Saturday, January 15, 2022

'They Aren’t Really Interested in Instructing'

I fell asleep Thursday night rereading Terry Teachout’s essays about Willa Cather, Aaron Copland and Whit Stillman, among others, and I purposely choose the word “essay.” Terry’s pieces were originally written and published as reviews or articles in magazines and newspapers, but his sensibility – that idiosyncratic melding of learning, experience and emotion that make up a writer -- lent them more substance than their origins might imply.
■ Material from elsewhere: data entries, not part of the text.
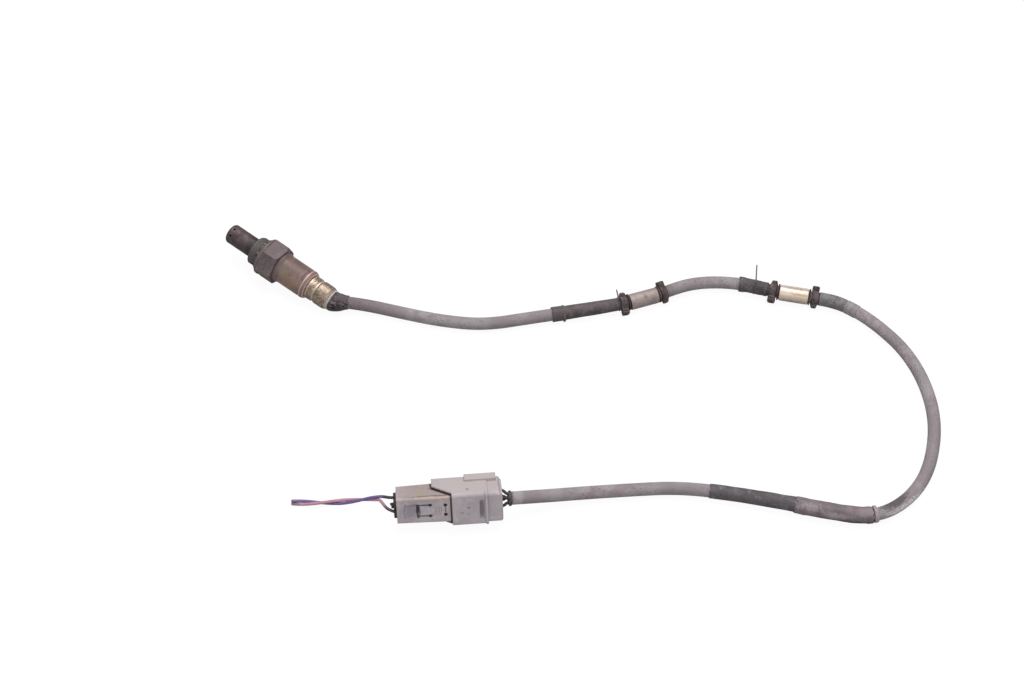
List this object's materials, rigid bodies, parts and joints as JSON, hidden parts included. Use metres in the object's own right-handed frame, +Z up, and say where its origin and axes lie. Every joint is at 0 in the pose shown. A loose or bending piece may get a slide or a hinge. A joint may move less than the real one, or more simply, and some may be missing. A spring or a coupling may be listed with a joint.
{
  "type": "oxygen sensor",
  "caption": "Exhaust oxygen sensor: threaded probe with perforated tip and hexagon, sleeved lead with ties, ferrules and shrink tubes, mated plug and cut twisted pigtail.",
  "frame": {"origin": "bottom centre of the probe's box, on the surface it lies on", "axes": "+Z up; +X from the probe's tip towards its lead, along the ground; +Y to the left of that"},
  "size_m": [0.4246, 0.2999, 0.0257],
  "materials": {
    "tip_steel": "sooted heat-dark steel",
    "inner_steel": "heat-dark steel",
    "housing_steel": "heat-tinted dark steel, paste on the thread",
    "gasket_steel": "dull stained steel",
    "case_steel": "heat-tinted stainless steel",
    "rear_steel": "straw-tinted stainless steel",
    "spring_steel": "bright spring steel",
    "element_ceramic": "fired ceramic",
    "body_ceramic": "fired ceramic",
    "talc": "pressed powder",
    "filter_white": "porous film",
    "bush_rubber": "matt rubber",
    "wire_black": "satin insulation",
    "wire_blue": "satin insulation",
    "wire_red": "satin insulation, faded",
    "sleeve_grey": "varnished glass braid, dusty",
    "boot_dark": "frayed braid, scorched",
    "patch_grey": "braid, soiled",
    "tape_grey": "woven tape",
    "shrink_dark": "matt shrink tube, dusty",
    "shrink_long": "matt shrink tube, worn",
    "repair_mottled": "torn shrink tube, mottled",
    "ring_brown": "aged rubber",
    "grommet_rubber": "matt rubber",
    "ferrule_dull": "dull, scuffed",
    "ferrule_bright": "bright, scuffed",
    "tie_brown": "aged nylon",
    "lock_wire": "dull wire",
    "hood_grey": "moulded nylon, soiled",
    "socket_grey": "moulded nylon, stained",
    "holder_grey": "moulded nylon",
    "seal_rubber": "silicone rubber",
    "spacer_plastic": "moulded nylon",
    "pin_brass": "tinned brass"
  },
  "bodies": {
    "root": {"outer_tip_cover": "tip_steel", "inner_tip_cover": "inner_steel", "sensing_element": "element_ceramic", "hex_housing": "housing_steel", "seat_gasket": "gasket_steel", "element_holder": "body_ceramic", "talc_seal": "talc", "packing_sleeve": "body_ceramic", "crimp_ring": "inner_steel", "contact_insulator": "body_ceramic", "contact_springs": "spring_steel", "retaining_clip": "spring_steel", "case": "case_steel", "vent_filter": "filter_white", "rear_cover": "rear_steel", "rubber_bush": "bush_rubber", "lead_wires": "wire_black", "frayed_boot": "boot_dark", "cable_sleeve": "sleeve_grey", "heat_shrink_1": "shrink_dark", "sleeve_ring": "ring_brown", "grommet_1": "grommet_rubber", "ferrule_1": "ferrule_dull", "grommet_2": "grommet_rubber", "ferrule_2": "ferrule_bright", "tie_1": "tie_brown", "tie_2": "tie_brown", "tie_3": "tie_brown", "tie_4": "tie_brown", "lock_wire_1": "lock_wire", "lock_wire_2": "lock_wire", "heat_shrink_2": "shrink_dark", "sleeve_patch": "patch_grey", "tape_wrap": "tape_grey", "kink_ring": "ring_brown", "repair_sleeve": "repair_mottled", "long_heat_shrink": "shrink_long", "sleeve_end_ring": "shrink_dark", "plug_wires": "wire_black", "plug_hood": "hood_grey", "hood_rear_holder": "holder_grey", "hood_wire_seals": "seal_rubber", "plug_pins": "pin_brass", "socket_housing": "socket_grey", "nose_seal": "seal_rubber", "socket_spacer": "spacer_plastic", "socket_terminals": "pin_brass", "socket_wire_seals": "seal_rubber", "pigtail_blue": "wire_blue", "pigtail_red": "wire_red", "cut_stubs": "wire_black"}
  },
  "joints": []
}
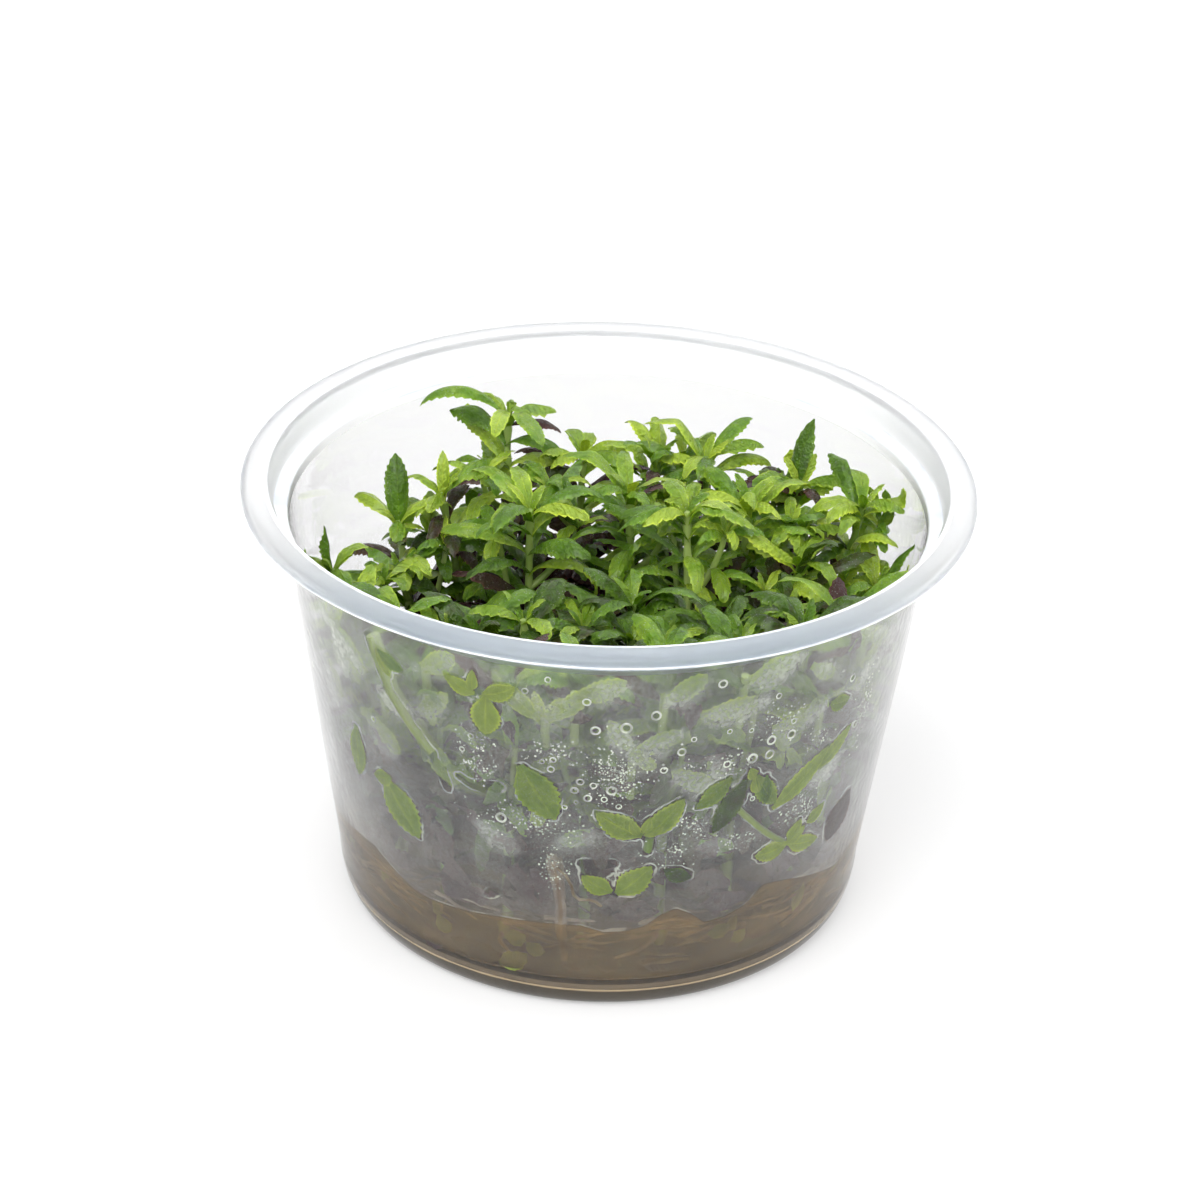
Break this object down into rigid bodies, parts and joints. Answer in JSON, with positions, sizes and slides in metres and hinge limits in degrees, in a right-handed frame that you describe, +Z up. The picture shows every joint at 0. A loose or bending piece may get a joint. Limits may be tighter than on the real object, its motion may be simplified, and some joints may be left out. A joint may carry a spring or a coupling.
{
  "type": "tissue culture aquarium plant in a lidless tub",
  "caption": "Clear round lidless tub with a slab of agar gel and a dense tangle of rooted stem plants with whorled leaves reaching to just below its rim.",
  "frame": {"origin": "centre of the tub's foot ring, on the surface that it stands on", "axes": "+Z up along the tub's axis; -Y towards the viewer of the picture, +X to that viewer's right"},
  "size_m": [0.101, 0.101, 0.0634],
  "materials": {
    "tub": "gloss",
    "gel": "gloss",
    "plant": "satin"
  },
  "bodies": {
    "root": {"agar_gel": "gel", "cup": "tub", "shoot_back": "plant", "shoot_back_left": "plant", "shoot_back_right": "plant", "shoot_centre": "plant", "shoot_centre_front": "plant", "shoot_centre_left": "plant", "shoot_centre_right": "plant", "shoot_far_left": "plant", "shoot_far_left_low": "plant", "shoot_far_right": "plant", "shoot_front_centre": "plant", "shoot_front_inner_1": "plant", "shoot_front_inner_2": "plant", "shoot_front_inner_3": "plant", "shoot_front_inner_4": "plant", "shoot_front_left_broad": "plant", "shoot_front_wall_1": "plant", "shoot_front_wall_2": "plant", "shoot_front_wall_3": "plant", "shoot_front_wall_4": "plant", "shoot_front_wall_5": "plant", "shoot_front_wall_6": "plant", "shoot_front_wall_7": "plant", "shoot_front_wall_8": "plant", "shoot_hollow_1": "plant", "shoot_hollow_2": "plant", "shoot_left_upright": "plant", "shoot_red_back_right": "plant", "shoot_right": "plant", "shoot_right_curled": "plant", "shoot_tall_back_left": "plant", "shoot_thin_left": "plant"}
  },
  "joints": []
}
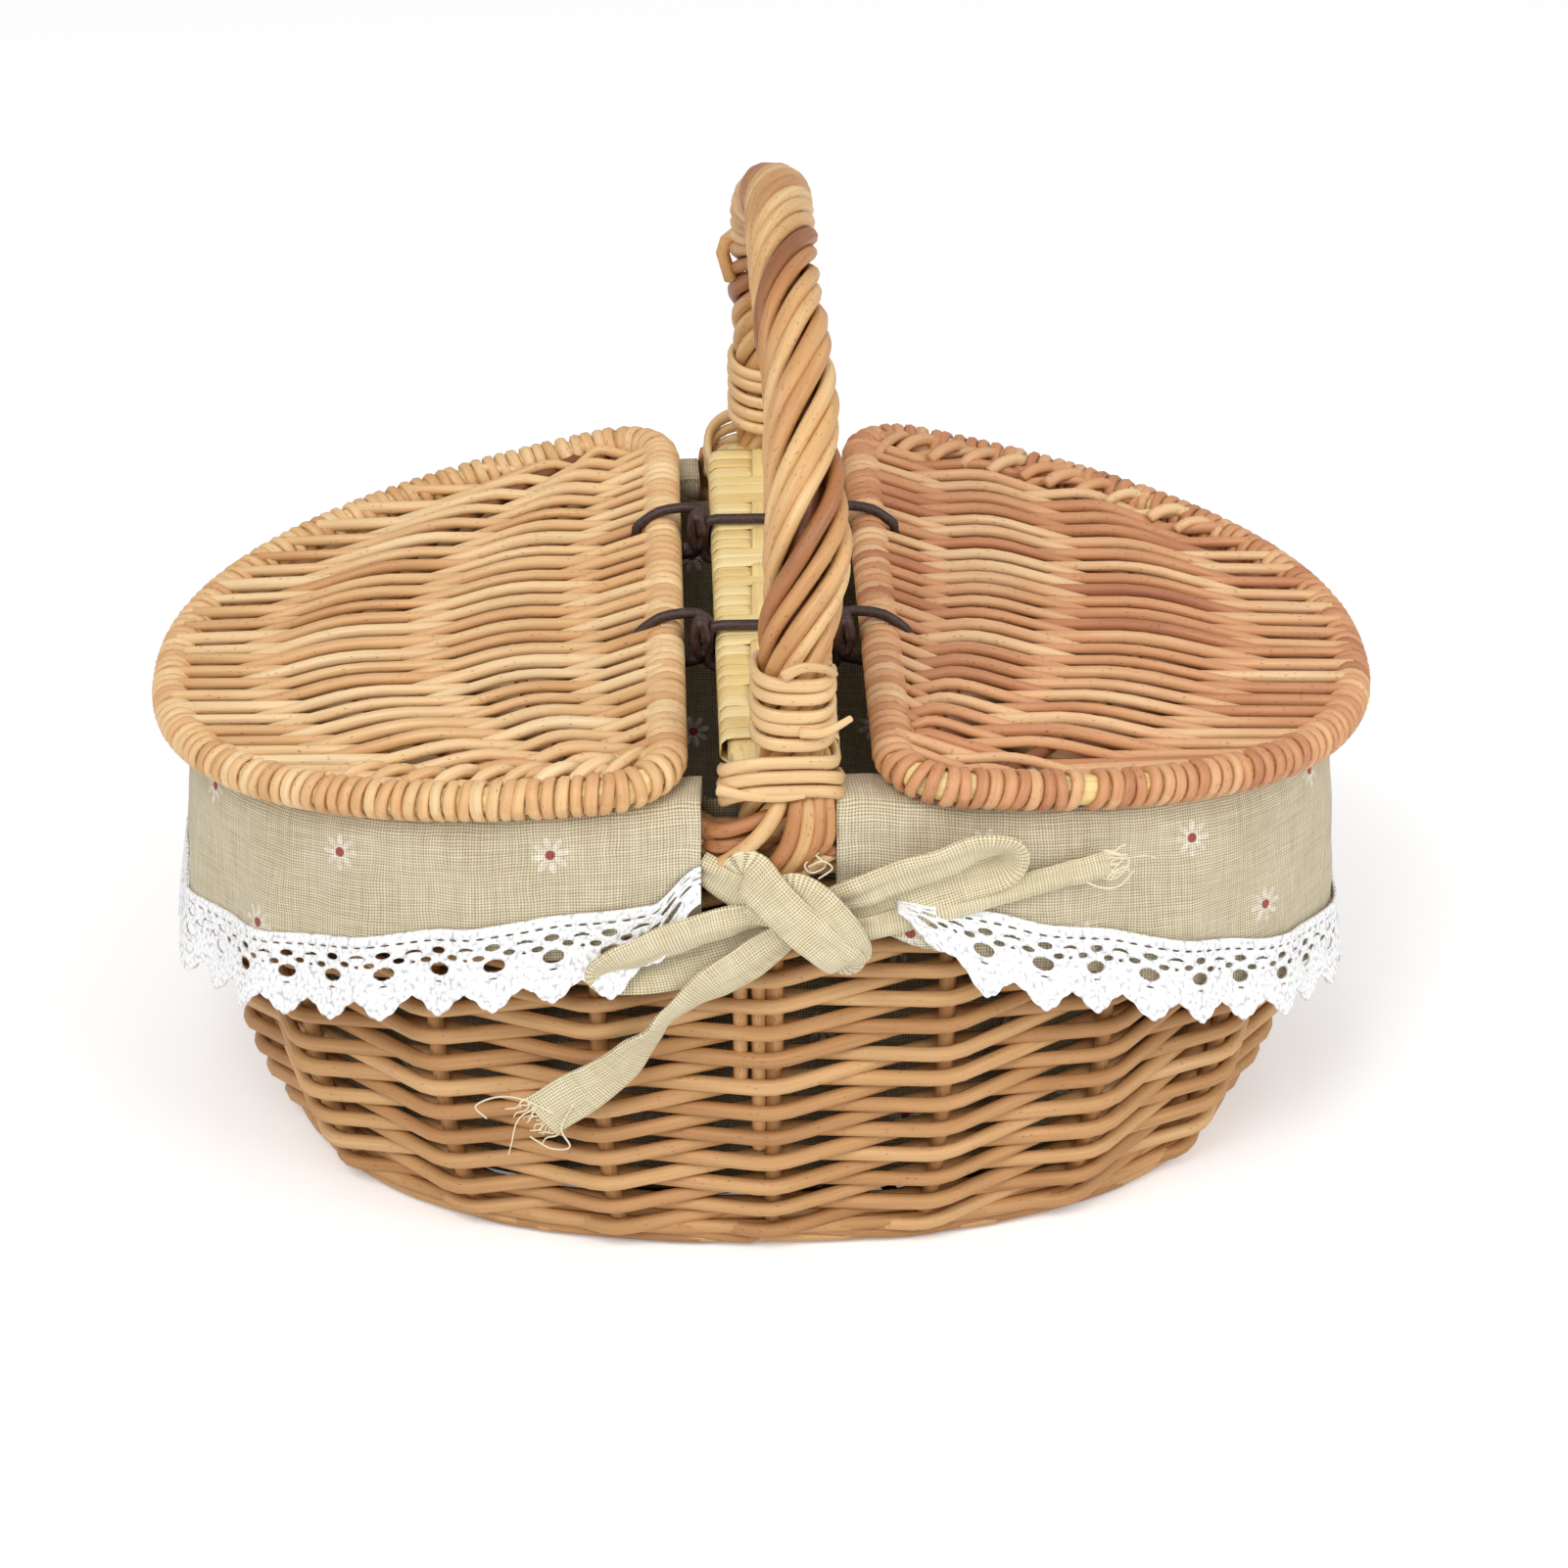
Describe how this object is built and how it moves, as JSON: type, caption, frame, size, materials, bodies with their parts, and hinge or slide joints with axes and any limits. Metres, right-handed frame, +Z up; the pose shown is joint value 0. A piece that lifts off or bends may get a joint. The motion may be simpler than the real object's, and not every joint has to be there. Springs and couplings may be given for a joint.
{
  "type": "picnic hamper",
  "caption": "Oval woven willow picnic hamper with hinged lids on a cross bar, a rope handle and a lace-edged linen liner tied with bows.",
  "frame": {"origin": "centre of the base's underside", "axes": "+Z up, +X to the right along the hamper's length, -Y to the front, which shows the bow"},
  "size_m": [0.3856, 0.2822, 0.305],
  "materials": {
    "willow_light": "satin, peeled and varnished willow",
    "willow_brown": "dry matte willow",
    "willow_dark": "dry matte willow",
    "pale_chip": "pale split straw-coloured willow",
    "linen": "plain-woven unbleached linen with small printed daisies",
    "lace": "white cotton lace",
    "leather": "dark brown waxed thong"
  },
  "bodies": {
    "hamper": {"base_weave": "willow_brown", "foot_wale": "willow_brown", "side_weave": "willow_brown", "rim_border": "willow_brown", "base_sticks": "willow_dark", "handle_core": "willow_dark", "bar_core": "willow_dark", "side_stake_01": "willow_dark", "side_stake_02": "willow_dark", "side_stake_03": "willow_dark", "side_stake_04": "willow_dark", "side_stake_05": "willow_dark", "side_stake_06": "willow_dark", "side_stake_07": "willow_dark", "side_stake_08": "willow_dark", "side_stake_09": "willow_dark", "side_stake_10": "willow_dark", "side_stake_11": "willow_dark", "side_stake_12": "willow_dark", "side_stake_13": "willow_dark", "side_stake_14": "willow_dark", "side_stake_15": "willow_dark", "side_stake_16": "willow_dark", "handle_rope": "willow_light", "collar_front": "willow_light", "collar_back": "willow_light", "bar_wrap": "pale_chip", "bar_thong_front": "leather", "bar_thong_back": "leather", "liner_bag": "linen", "skirt_left": "linen", "skirt_right": "linen", "lace_left": "lace", "lace_right": "lace", "front_bow_knot": "linen", "front_bow_left": "linen", "front_bow_right": "linen", "back_bow_knot": "linen", "back_bow_left": "linen", "back_bow_right": "linen"},
    "left_lid": {"left_lid_weave": "willow_light", "left_lid_frame": "pale_chip", "left_lid_rib_1": "willow_brown", "left_lid_rib_2": "willow_brown", "left_lid_thong_front": "leather", "left_lid_thong_back": "leather"},
    "right_lid": {"right_lid_weave": "willow_light", "right_lid_frame": "pale_chip", "right_lid_rib_1": "willow_brown", "right_lid_rib_2": "willow_brown", "right_lid_thong_front": "leather", "right_lid_thong_back": "leather"}
  },
  "joints": [
    {"name": "left_lid_hinge", "type": "hinge", "parent": "hamper", "child": "left_lid", "pos_m": [-0.0215, 0, 0.1763], "axis": [0, 1, 0], "range_deg": [0, 103]},
    {"name": "right_lid_hinge", "type": "hinge", "parent": "hamper", "child": "right_lid", "pos_m": [0.0265, 0, 0.1763], "axis": [0, -1, 0], "range_deg": [0, 101]}
  ]
}
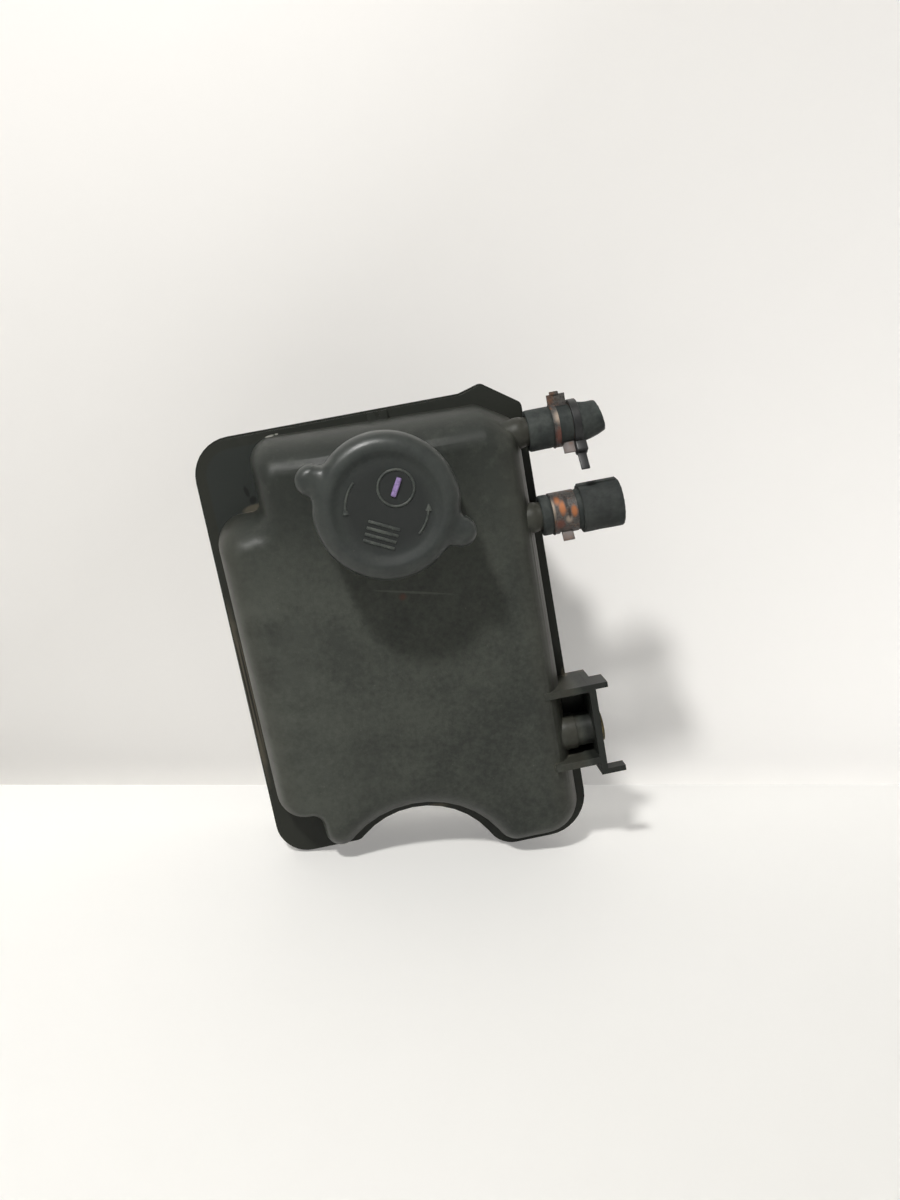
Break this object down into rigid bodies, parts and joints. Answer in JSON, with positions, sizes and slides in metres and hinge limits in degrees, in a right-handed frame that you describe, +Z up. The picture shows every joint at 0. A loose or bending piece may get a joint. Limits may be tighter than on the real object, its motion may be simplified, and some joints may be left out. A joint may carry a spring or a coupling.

The poet W.S. Di Piero notes that “‘essay’ has embedded in it ‘assay,’ ‘weighing,’ ‘testing,’ ‘proofing,’ ‘trying out.’ ‘attempting.’” 

In “The Essayists” (1881) Leslie Stephen refers to a certain sort of familiar essay as “a gentle and continuous maundering about things in general.” Of all forms, the essay is closest to conversation. Terry, like any first-rate critical essayist, conveys the sense that he is confiding in us. He leans in close and shares what he knows, trusting we will understand. There’s no stridency, bullying, showing off or avant-garde affectation. Terry started out as a journalist and never repudiated the tradition that included such forebears as Hazlitt, Mencken, Neville Cardus, Virgil Thomson, Edwin Denby, Kenneth Tynan and Hilton Kramer. Stephen says of Hazlitt that he “speaks of his old enjoyments as a traveller might speak of the gush of fresh water which saved him from dying of thirst in the wilderness.”

 

I first became aware of Terry, linking the name with the writing, in this celebratory 1995 Wall Street Journal essay on the jazz pianist Roger Kellaway. In it he writes: “Whatever the context, his airy, sparkling playing is instantly recognizable.” We might, incidentally, say the same of Terry’s best essays.

 

In “Notes on Prose and Poetry,” the poet W.S Di Piero writes: “Essaying is always an act of criticism. Autobiography, too, is a criticism of life, criticism as an ongoing assessment of value. If I’m writing about literary things or the visual arts, I’m also arguing with aesthetic fact, with texts or images, or with other poets and critics. It’s explanatory and demonstrative and exemplifying. Great essaying critics like Dr. Johnson, Coleridge, Pater, and Erich Auerbach, have a sense of personal destiny, theirs, folded into the shapely immediacy of their prose. And they wrote with the destiny of the race in view. They instruct incidentally (and greatly), but they aren’t really interested in instructing.”

 

[“The Essayists” (1881) is collected in Leslie Stephen’s Men, Books, and Mountains (ed. S.O.A. Ullmann, Hogarth Press, 1956). The Di Piero piece is collected in Fat: New and Uncollected Prose, Carnegie Mellon University Press, 2020.]